Specifically, to address an issue:

  1. Read issue title

  2. Scan issue description

  3. Ask questions

  4. If time is available, try to reproduce

  5. Search for or remember related issues and link to them

  6. Identify an appropriate area of concern (if applicable)

Keep in mind that all communication is happening with other people and should be done with respect per the Code of Conduct.

The lifecycle of an issue (bug or support) generally looks like:

  1. waiting for triage (marked with label triage)

  2. confirming issue - some discussion with the user, gathering details, trying to reproduce the issue (may be marked with a specific category, S: awaiting-respose, S: discussion-needed, or S: need-repro)

  3. confirmed - the issue is pretty consistently reproducible in a straightforward way, or a mechanism that could be causing the issue has been identified

  4. awaiting fix - the fix is identified and no real discussion on the issue is needed, should be marked R: awaiting PR

  5. closed - can be for several reasons

    • fixed

    • could not be reproduced, no more details could be obtained, and no progress can be made

    • actual issue was with another project or related to system configuration and pip cannot (or will not) be adapted for it

Requesting information

Requesting more information to better understand the context and environment that led to the issue. Examples of specific information that may be useful depending on the situation:

  • pip debug: pip debug

  • pip version: pip -V

  • Python version: python -VV

  • Python path: python -c 'import sys; print(sys.executable)'

  • python on PATH: Unix: which python; Windows: where python

  • Python as resolved by the shell: type python

  • Origin of pip (get-pip.py, OS-level package manager, ensurepip, manual installation)

  • Using a virtual environment (with --system-site-packages?)

  • Using a conda environment

  • PATH environment variable

  • Network situation (e.g. airgapped environment, firewalls)

  • --verbose output of a failing command

  • (Unix) strace output from a failing command (be careful not to output into the same directory as a package that’s being installed, otherwise pip will loop forever copying the log file…)

  • (Windows) procmon output during a failing command (example request)

  • Listing of files relevant to the issue (e.g. ls -l venv/lib/pythonX.Y/problem-package.dist-info/)

  • whether the unexpected behavior ever worked as expected - if so then what were the details of the setup (same information as above)

Generally, information is good to request if it can help confirm or rule out possible sources of error. We shouldn’t request information that does not improve our understanding of the situation.

Reproducing issues

Whenever an issue happens and the cause isn’t obvious, it is important that we be able to reproduce it independently. This serves several purposes:

  1. If it is a pip bug, then any fix will need tests - a good reproducer is most of the way towards that.

  2. If it is not reproducible using the provided instructions, that helps rule out a lot of possible causes.

  3. A clear set of instructions is an easy way to get on the same page as someone reporting an issue.

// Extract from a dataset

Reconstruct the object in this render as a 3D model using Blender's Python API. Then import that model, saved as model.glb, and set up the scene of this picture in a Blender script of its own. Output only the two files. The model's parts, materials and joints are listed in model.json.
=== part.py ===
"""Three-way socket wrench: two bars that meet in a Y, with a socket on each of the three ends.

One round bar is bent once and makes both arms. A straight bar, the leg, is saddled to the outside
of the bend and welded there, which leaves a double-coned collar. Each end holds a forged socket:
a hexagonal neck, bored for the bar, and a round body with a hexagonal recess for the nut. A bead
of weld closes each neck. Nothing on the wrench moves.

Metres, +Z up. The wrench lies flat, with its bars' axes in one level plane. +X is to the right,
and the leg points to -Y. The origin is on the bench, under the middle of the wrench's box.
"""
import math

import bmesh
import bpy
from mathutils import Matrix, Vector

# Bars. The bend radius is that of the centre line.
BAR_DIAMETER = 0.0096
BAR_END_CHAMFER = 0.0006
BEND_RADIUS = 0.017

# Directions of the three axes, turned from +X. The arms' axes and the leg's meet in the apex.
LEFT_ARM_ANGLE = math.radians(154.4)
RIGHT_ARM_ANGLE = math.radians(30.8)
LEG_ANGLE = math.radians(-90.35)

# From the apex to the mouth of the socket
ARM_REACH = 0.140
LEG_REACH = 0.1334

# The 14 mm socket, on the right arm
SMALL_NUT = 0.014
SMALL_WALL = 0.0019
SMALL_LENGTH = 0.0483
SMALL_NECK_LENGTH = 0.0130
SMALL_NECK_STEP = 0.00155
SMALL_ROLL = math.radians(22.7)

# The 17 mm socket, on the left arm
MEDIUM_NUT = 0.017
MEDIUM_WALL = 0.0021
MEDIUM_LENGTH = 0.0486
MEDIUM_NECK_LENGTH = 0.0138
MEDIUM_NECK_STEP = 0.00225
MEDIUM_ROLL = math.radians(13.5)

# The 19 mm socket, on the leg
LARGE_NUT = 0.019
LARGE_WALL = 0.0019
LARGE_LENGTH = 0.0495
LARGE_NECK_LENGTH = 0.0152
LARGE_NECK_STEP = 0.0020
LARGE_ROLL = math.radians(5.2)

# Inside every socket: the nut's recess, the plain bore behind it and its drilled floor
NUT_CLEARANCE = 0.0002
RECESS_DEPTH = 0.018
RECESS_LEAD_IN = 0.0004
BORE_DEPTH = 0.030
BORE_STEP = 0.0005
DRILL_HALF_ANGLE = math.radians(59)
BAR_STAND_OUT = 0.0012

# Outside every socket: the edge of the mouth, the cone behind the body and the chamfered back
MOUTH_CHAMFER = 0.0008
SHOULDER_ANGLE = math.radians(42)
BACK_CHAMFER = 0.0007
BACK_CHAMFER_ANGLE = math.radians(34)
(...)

The best way to reproduce an issue is with a script.

A script can be copied into a file and executed, whereas shell output has to be manually copied a line at a time.

Scripts to reproduce issues should be:

  • portable (few/no assumptions about the system, other that it being Unix or Windows as applicable)

  • non-destructive

  • convenient

  • require little/no setup on the part of the runner

Examples:

  • creating and installing multiple wheels with different versions (link)

  • using a small web server for authentication errors (link)

  • using docker to test system or global configuration-related issues (link)

  • using docker to test special filesystem permission/configurations (link)

  • using docker for global installation with get-pip (link)

  • get-pip on system with no /usr/lib64 (link)

  • reproducing with pip from master branch (link)

Reaching resolution

Some user support questions are more related to system configuration than pip. It’s important to treat these issues with the same care and attention as others, specifically:

  1. Unless the issue is very old and the user doesn’t seem active, wait for confirmation before closing the issue

  2. Direct the user to the most appropriate forum for their questions:

  3. Just because a user support question is best solved using some other forum doesn’t mean that we can’t make things easier. Try to extract and understand from the user query how things could have been made easier for them or you, for example with better warning or error messages. If an issue does not exist covering that case then create one. If an issue does exist then make sure to reference that issue before closing this one.

  4. A user may be having trouble installing a package, where the package setup.py or build-backend configuration is non-trivial. In these cases we can help to troubleshoot but the best advice is going to be to direct them to the support channels for the related projects.

  5. Do not be hasty to assume it is one cause or another. What looks like someone else’s problem may still be an issue in pip or at least something that could be improved.

  6. For general discussion on Python packaging:

Closing issues

An issue may be considered resolved and closed when:

  • for each possible improvement or problem represented in the issue discussion:

    • Consensus has been reached on a specific action and the actions appear to be external to the project, with no follow up needed in the project afterwards.

      • PEP updates (with a corresponding issue in python/peps)

      • already tracked by another issue

    • A project-specific issue has been identified and the issue no longer occurs as of the latest commit on the master branch.

  • An enhancement or feature request no longer has a proponent and the maintainers don’t think it’s worth keeping open.

  • An issue has been identified as a duplicate, and it is clearly a duplicate (i.e. the original report was very good and points directly to the issue)

  • The issue has been fixed, and can be independently validated as no longer being an issue. If this is with code then the specific change/PR that led to it should be identified and posted for tracking.

Common issues

  1. network-related issues - any issue involving retries, address lookup, or anything like that are typically network issues.

  2. issues related to having multiple Python versions, or an OS package manager-managed pip/python installation (specifically with Debian/Ubuntu). These typically present themselves as:

  1. Not being able to find installed packages

  2. basic libraries not able to be found, fundamental OS components missing

  3. In these situations you will want to make sure that we know how they got their Python and pip. Knowing the relevant package manager commands can help, e.g. dpkg -S.